Going through the material below, please gather all lines with the word "materials" in them.

Dataset excerpt:
★ ★ ★ ★ ★ ★ ★

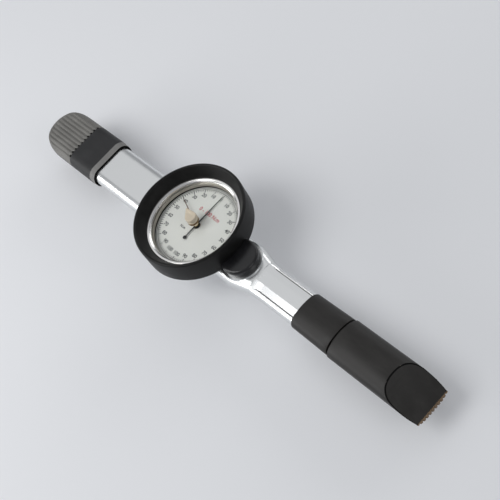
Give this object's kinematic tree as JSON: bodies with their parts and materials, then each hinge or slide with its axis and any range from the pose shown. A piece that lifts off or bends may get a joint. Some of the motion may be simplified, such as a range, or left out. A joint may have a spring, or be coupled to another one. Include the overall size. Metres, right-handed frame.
{
  "type": "dial torque wrench",
  "caption": "Dial torque wrench: flat-oval steel body, square drive, round rubber-guarded dial with pointer and drag pointer, black head cap and scooped black grip.",
  "frame": {"origin": "on the square drive's axis, in the middle plane of the flat-oval body", "axes": "+X from the drive axis along the body to the handle, +Z out of the dial's face, so the square drive points along -Z"},
  "size_m": [0.382, 0.0812, 0.0503],
  "materials": {
    "satin_tube": "satin",
    "black_cap": "fine texture",
    "dark_screw": "black oxide",
    "bronze": "turned",
    "tool_steel": "ground",
    "bright_steel": "polished",
    "brass": "polished",
    "case_metal": "satin",
    "black_moulding": "satin",
    "black_grip": "fine texture",
    "chrome_drive": "polished",
    "pointer_black": "satin",
    "bezel_metal": "bright",
    "black_rubber": "satin",
    "clear_crystal": "clear",
    "dark_ring": "satin",
    "dial_white": "satin",
    "memory_brown": "satin",
    "knob_cream": "satin"
  },
  "bodies": {
    "housing": {"housing_tube": "satin_tube", "head_cap": "black_cap", "cap_screws": "dark_screw", "drive_bush": "bronze", "thrust_washer": "bronze", "beam_anchor": "tool_steel", "anchor_screws": "dark_screw", "anchor_pin": "bright_steel", "measuring_beam": "tool_steel", "sector_post": "bright_steel", "sector_spacer": "brass", "sector_clip": "dark_screw", "dial_case": "case_metal", "case_screws": "bright_steel", "bridge_pillars": "brass", "movement_bridge": "brass", "bridge_screws": "bright_steel", "hairspring": "bright_steel", "hairspring_stud": "brass", "pivot_cap": "black_moulding", "neck_tube": "satin_tube", "neck_screws": "dark_screw", "front_sleeve": "black_grip", "grip": "black_grip", "handle_screws": "dark_screw"},
    "drive": {"drive_head": "chrome_drive", "beam_screw": "dark_screw", "signal_arm": "bright_steel", "arm_pins": "bright_steel", "drive_pin": "bright_steel", "detent_spring": "bright_steel"},
    "ball": {"detent_ball": "bright_steel"},
    "sector": {"sector_gear": "brass"},
    "pointer": {"pinion_shaft": "bright_steel", "pointer": "pointer_black"},
    "bezel": {"bezel": "bezel_metal", "dial_guard": "black_rubber", "crystal": "clear_crystal", "crystal_bush": "brass", "dial_spacer": "dark_ring", "dial_plate": "dial_white", "dial_retainer": "case_metal", "bezel_screws": "dark_screw"},
    "memory": {"memory_shaft": "brass", "memory_pointer": "memory_brown", "drag_washer": "bright_steel", "memory_knob": "knob_cream"}
  },
  "joints": [
    {"name": "drive_flex", "type": "hinge", "parent": "housing", "child": "drive", "pos_m": [0, 0, 0], "axis": [0, 0, 1], "range_deg": [-0.9, 0.9], "deforming": ["measuring_beam"]},
    {"name": "sector_turn", "type": "hinge", "parent": "housing", "child": "sector", "pos_m": [0.2032, 0, 0], "axis": [0, 0, 1], "range_deg": [-17.3, 17.3]},
    {"name": "pointer_spin", "type": "hinge", "parent": "housing", "child": "pointer", "pos_m": [0.157, 0, 0], "axis": [0, 0, 1], "range_deg": [-173, 173], "deforming": ["hairspring"]},
    {"name": "bezel_turn", "type": "hinge", "parent": "housing", "child": "bezel", "pos_m": [0.157, 0, 0], "axis": [0, 0, 1], "continuous": true},
    {"name": "memory_turn", "type": "hinge", "parent": "bezel", "child": "memory", "pos_m": [0.157, 0, 0], "axis": [0, 0, 1], "continuous": true},
    {"name": "detent_press", "type": "slide", "parent": "drive", "child": "ball", "axis": [0, 1, 0], "range_m": [0, 0.001], "stiffness_N_per_m": 300, "springref_m": -0.004, "deforming": ["detent_spring"]}
  ],
  "couplings": [
    {"joint": "sector_turn", "follows": "drive_flex", "ratio": 19.1},
    {"joint": "pointer_spin", "follows": "drive_flex", "ratio": -191}
  ]
}
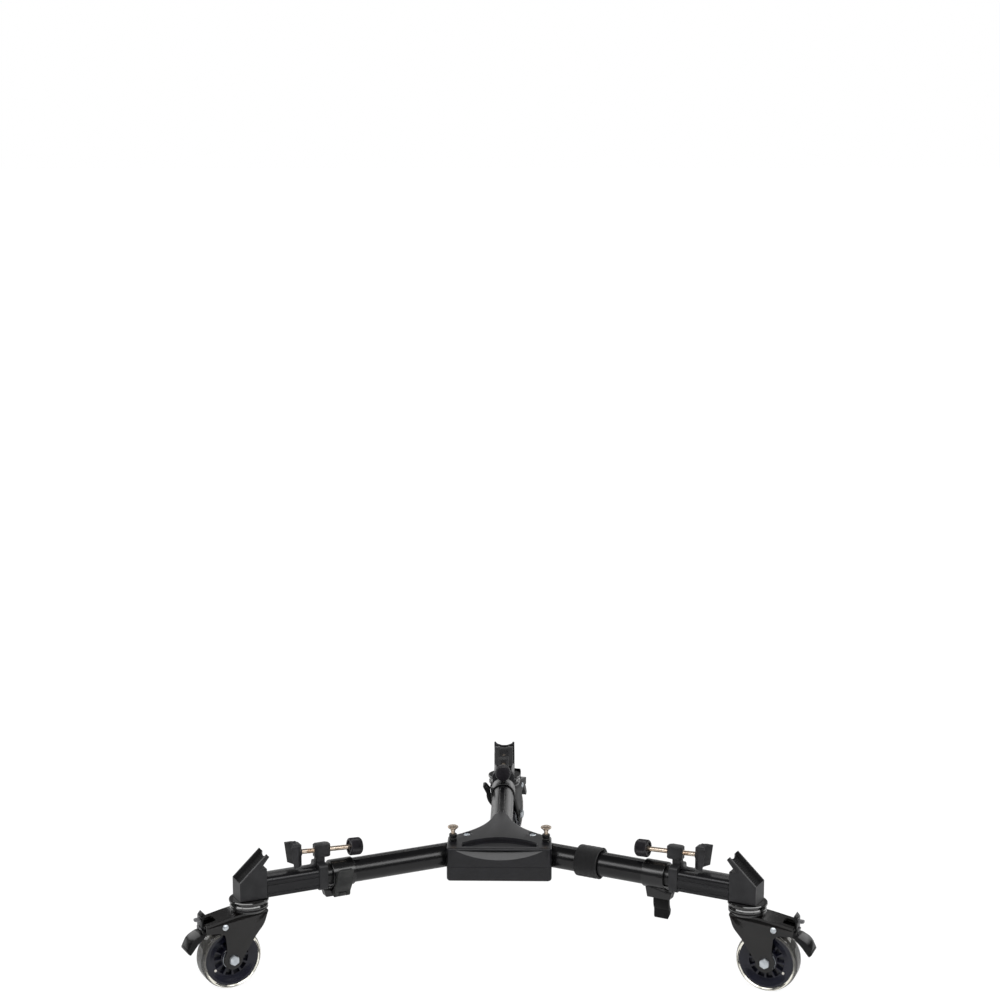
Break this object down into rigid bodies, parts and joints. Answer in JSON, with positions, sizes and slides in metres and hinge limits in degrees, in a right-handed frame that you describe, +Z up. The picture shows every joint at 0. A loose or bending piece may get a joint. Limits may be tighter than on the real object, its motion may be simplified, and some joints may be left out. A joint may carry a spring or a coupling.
{
  "type": "tripod dolly",
  "caption": "Folding dolly that carries a three-legged stand: telescoping arms on a flat hub, foot trays with screw clamps, and braked swivel castors.",
  "frame": {"origin": "middle of the bounding box on the floor, with the dolly open and standing", "axes": "+Z up; +Y along the rear arm, away from the hub's straight front edge; +X to the right seen from the front"},
  "size_m": [0.7576, 0.6502, 0.1625],
  "materials": {
    "moulded_grey": "fine matte grain",
    "gloss_black": "glossy powder coat",
    "satin_black": "satin powder coat",
    "nickel": "polished, slightly warm",
    "silver": "bright zinc",
    "core_black": "moulded, slightly blue",
    "clear_tread": "clear polyurethane",
    "fabric_black": "woven tape"
  },
  "bodies": {
    "hub": {"hub_cover": "moulded_grey", "hub_base": "moulded_grey", "rear_tube_bolt": "silver", "left_arm_pivot": "silver", "right_arm_pivot": "silver", "left_pin_bushing": "satin_black", "right_pin_bushing": "satin_black", "rear_outer_tube": "gloss_black", "rear_lock_collar": "gloss_black"},
    "left_arm": {"left_arm_hinge": "satin_black", "left_outer_tube": "gloss_black", "left_lock_collar": "gloss_black"},
    "left_lock_pin": {"left_lock_pin": "nickel"},
    "right_arm": {"right_arm_hinge": "satin_black", "right_outer_tube": "gloss_black", "right_lock_collar": "gloss_black", "hook_and_loop_strap": "fabric_black"},
    "right_lock_pin": {"right_lock_pin": "nickel"},
    "left_lock_lever": {"left_lock_lever": "satin_black"},
    "left_slide": {"left_inner_tube": "satin_black", "left_clamp_bracket": "moulded_grey", "left_foot_tray": "satin_black", "left_end_block": "moulded_grey", "left_castor_mount": "satin_black"},
    "left_clamp_pad": {"left_clamp_pad": "moulded_grey"},
    "left_clamp_screw": {"left_clamp_screw": "nickel", "left_clamp_knob": "moulded_grey"},
    "left_castor": {"left_castor_fork": "gloss_black", "left_axle_bolt": "silver"},
    "left_wheel": {"left_wheel_core": "core_black", "left_tyre": "clear_tread"},
    "left_brake": {"left_brake_pedal": "moulded_grey"},
    "right_lock_lever": {"right_lock_lever": "satin_black"},
    "right_slide": {"right_inner_tube": "satin_black", "right_clamp_bracket": "moulded_grey", "right_foot_tray": "satin_black", "right_end_block": "moulded_grey", "right_castor_mount": "satin_black"},
    "right_clamp_pad": {"right_clamp_pad": "moulded_grey"},
    "right_clamp_screw": {"right_clamp_screw": "nickel", "right_clamp_knob": "moulded_grey"},
    "right_castor": {"right_castor_fork": "gloss_black", "right_axle_bolt": "silver"},
    "right_wheel": {"right_wheel_core": "core_black", "right_tyre": "clear_tread"},
    "right_brake": {"right_brake_pedal": "moulded_grey"},
    "rear_lock_lever": {"rear_lock_lever": "satin_black"},
    "rear_slide": {"rear_inner_tube": "satin_black", "rear_clamp_bracket": "moulded_grey", "rear_foot_tray": "satin_black", "rear_end_block": "moulded_grey", "rear_castor_mount": "satin_black"},
    "rear_clamp_pad": {"rear_clamp_pad": "moulded_grey"},
    "rear_clamp_screw": {"rear_clamp_screw": "nickel", "rear_clamp_knob": "moulded_grey"},
    "rear_castor": {"rear_castor_fork": "gloss_black", "rear_axle_bolt": "silver"},
    "rear_wheel": {"rear_wheel_core": "core_black", "rear_tyre": "clear_tread"},
    "rear_brake": {"rear_brake_pedal": "moulded_grey"}
  },
  "joints": [
    {"name": "left_arm_fold", "type": "hinge", "parent": "hub", "child": "left_arm", "pos_m": [-0.04419, -0.12153, 0.118], "axis": [0, 0, -1], "range_deg": [0, 117.5]},
    {"name": "left_pin_drop", "type": "slide", "parent": "hub", "child": "left_lock_pin", "axis": [0, 0, -1], "range_m": [0, 0.004]},
    {"name": "right_arm_fold", "type": "hinge", "parent": "hub", "child": "right_arm", "pos_m": [0.04065, -0.12153, 0.118], "axis": [0, 0, 1], "range_deg": [0, 117.5]},
    {"name": "right_pin_drop", "type": "slide", "parent": "hub", "child": "right_lock_pin", "axis": [0, 0, -1], "range_m": [0, 0.004]},
    {"name": "left_lever_flip", "type": "hinge", "parent": "left_arm", "child": "left_lock_lever", "pos_m": [-0.19451, -0.2291, 0.096], "axis": [0.887, 0.4617, 0], "range_deg": [0, 152]},
    {"name": "left_arm_telescope", "type": "slide", "parent": "left_arm", "child": "left_slide", "axis": [-0.887, -0.4617, 0], "range_m": [0, 0.09]},
    {"name": "left_pad_travel", "type": "slide", "parent": "left_slide", "child": "left_clamp_pad", "axis": [-0.8858, -0.4611, 0.0523], "range_m": [-0.01, 0.016]},
    {"name": "left_screw_turn", "type": "hinge", "parent": "left_clamp_pad", "child": "left_clamp_screw", "pos_m": [-0.2182, -0.23015, 0.1502], "axis": [-0.8858, -0.4611, 0.0523], "range_deg": [-1800, 2880]},
    {"name": "left_castor_swivel", "type": "hinge", "parent": "left_slide", "child": "left_castor", "pos_m": [-0.3014, -0.27347, 0.1052], "axis": [0, 0, 1], "continuous": true},
    {"name": "left_wheel_spin", "type": "hinge", "parent": "left_castor", "child": "left_wheel", "pos_m": [-0.32479, -0.28697, 0.0375], "axis": [0.5, -0.866, 0], "continuous": true},
    {"name": "left_brake_press", "type": "hinge", "parent": "left_castor", "child": "left_brake", "pos_m": [-0.33284, -0.29162, 0.0793], "axis": [0.5, -0.866, 0], "range_deg": [0, 14]},
    {"name": "right_lever_flip", "type": "hinge", "parent": "right_arm", "child": "right_lock_lever", "pos_m": [0.20021, -0.21136, 0.096], "axis": [0.887, -0.4617, 0], "range_deg": [0, 152]},
    {"name": "right_arm_telescope", "type": "slide", "parent": "right_arm", "child": "right_slide", "axis": [0.887, -0.4617, 0], "range_m": [0, 0.09]},
    {"name": "right_pad_travel", "type": "slide", "parent": "right_slide", "child": "right_clamp_pad", "axis": [0.8858, -0.4611, 0.0523], "range_m": [-0.01, 0.016]},
    {"name": "right_screw_turn", "type": "hinge", "parent": "right_clamp_pad", "child": "right_clamp_screw", "pos_m": [0.21466, -0.23015, 0.1502], "axis": [0.8858, -0.4611, 0.0523], "range_deg": [-1800, 2880]},
    {"name": "right_castor_swivel", "type": "hinge", "parent": "right_slide", "child": "right_castor", "pos_m": [0.29786, -0.27347, 0.1052], "axis": [0, 0, 1], "continuous": true},
    {"name": "right_wheel_spin", "type": "hinge", "parent": "right_castor", "child": "right_wheel", "pos_m": [0.3229, -0.28358, 0.0375], "axis": [0.3746, 0.9272, 0], "continuous": true},
    {"name": "right_brake_press", "type": "hinge", "parent": "right_castor", "child": "right_brake", "pos_m": [0.33152, -0.28706, 0.0793], "axis": [0.3746, 0.9272, 0], "range_deg": [0, 14]},
    {"name": "rear_lever_flip", "type": "hinge", "parent": "hub", "child": "rear_lock_lever", "pos_m": [-0.01177, 0.11301, 0.096], "axis": [0, -1, 0], "range_deg": [0, 152]},
    {"name": "rear_arm_telescope", "type": "slide", "parent": "hub", "child": "rear_slide", "axis": [0, 1, 0], "range_m": [-0.014, 0.076]},
    {"name": "rear_pad_travel", "type": "slide", "parent": "rear_slide", "child": "rear_clamp_pad", "axis": [0, 0.9986, 0.0523], "range_m": [-0.01, 0.016]},
    {"name": "rear_screw_turn", "type": "hinge", "parent": "rear_clamp_pad", "child": "rear_clamp_screw", "pos_m": [-0.00177, 0.14851, 0.1502], "axis": [0, 0.9986, 0.0523], "range_deg": [-1800, 2880]},
    {"name": "rear_castor_swivel", "type": "hinge", "parent": "rear_slide", "child": "rear_castor", "pos_m": [-0.00177, 0.24231, 0.1052], "axis": [0, 0, 1], "continuous": true},
    {"name": "rear_wheel_spin", "type": "hinge", "parent": "rear_castor", "child": "rear_wheel", "pos_m": [0.00522, 0.26839, 0.0375], "axis": [-0.9659, 0.2588, 0], "continuous": true},
    {"name": "rear_brake_press", "type": "hinge", "parent": "rear_castor", "child": "rear_brake", "pos_m": [0.00762, 0.27738, 0.0793], "axis": [-0.9659, 0.2588, 0], "range_deg": [0, 14]}
  ],
  "couplings": [
    {"joint": "left_screw_turn", "follows": "left_pad_travel", "rad_per_m": 3141.6},
    {"joint": "right_screw_turn", "follows": "right_pad_travel", "rad_per_m": 3141.6},
    {"joint": "rear_screw_turn", "follows": "rear_pad_travel", "rad_per_m": 3141.6}
  ]
}
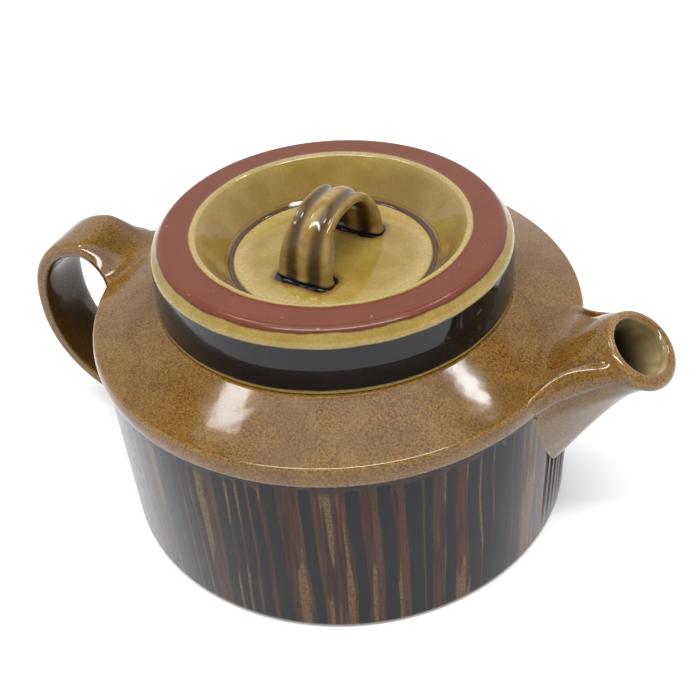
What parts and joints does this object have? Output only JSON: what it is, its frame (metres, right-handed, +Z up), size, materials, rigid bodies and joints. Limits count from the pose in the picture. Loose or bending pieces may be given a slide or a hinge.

★ ★ ★ ★ ★ ★ ★

_In response_
Give this object's kinematic tree as JSON: bodies with their parts and materials, then each hinge or slide with its axis and any range from the pose shown. A piece that lifts off or bends may get a joint. Some of the motion may be simplified, such as a range, or left out. A joint may have a spring, or be coupled to another one. Include the overall size. Metres, right-handed frame.
  "materials": {
  "materials": {
What parts and joints does this object have? Output only JSON: what it is, its frame (metres, right-handed, +Z up), size, materials, rigid bodies and joints. Limits count from the pose in the picture. Loose or bending pieces may be given a slide or a hinge.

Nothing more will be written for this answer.